In all honesty, it’s hard to be a fair judge of this ad without seeing the rest of the campaign that it’s part of. I have a feeling it would make more sense in that context. Because as a single piece of communication, it’s a little confusing. Was this “whiz boy” trying to figure out other places to store 4.7 million video, CD and book titles? Was he trying to find a way to store it all himself? I like some of the work that’s been done for Amazon, especially the recent holiday TV campaign, but this seems like a long way to go to remind consumers that nobody has more stuff.

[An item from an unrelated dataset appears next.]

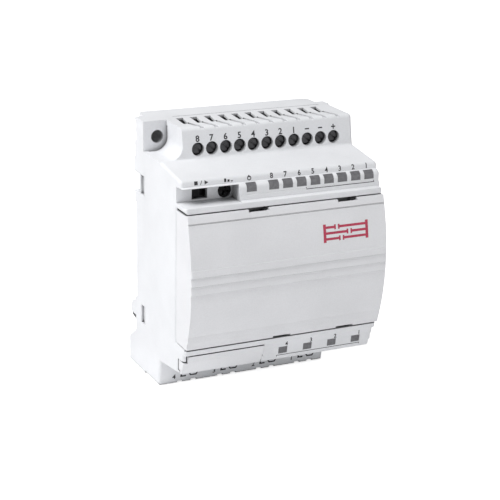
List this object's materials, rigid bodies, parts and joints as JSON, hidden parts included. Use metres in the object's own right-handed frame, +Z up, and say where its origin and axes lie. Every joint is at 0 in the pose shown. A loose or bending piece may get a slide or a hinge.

Congratulations to Ashford.com’s agency for convincing its client to do something simple and intelligent. So many Internet companies make the mistake of trying to say everything in every ad. You end up with a train wreck of an ad, which people assume is going to lead them to a similarly complicated site. Who’d want to go there? It also makes a company seem desperate–not an ideal brand positioning. The Ashford print has a quiet confidence that makes me, the consumer, think they actually know (and care about) what they’re doing. I don’t know if they’re the leaders in their category, but they look like they are.
This ad does a perfectly fine job of communicating Monster.com’s service, and relative to a lot of Internet advertising, that’s admirable. Still, it’s hard not to compare every new Monster.com ad to the brilliant “When I grow up” Super Bowl spot they did two years ago. Whereas that spot offered a unique perspective and was refreshingly honest, this ad seems a bit trite. You have to wonder if people are getting a little tired of hearing how the Internet is going to radically change their lives (exclamation point!). Maybe for independent contractors, Monster.com will. But I wish there were a more interesting way to say it.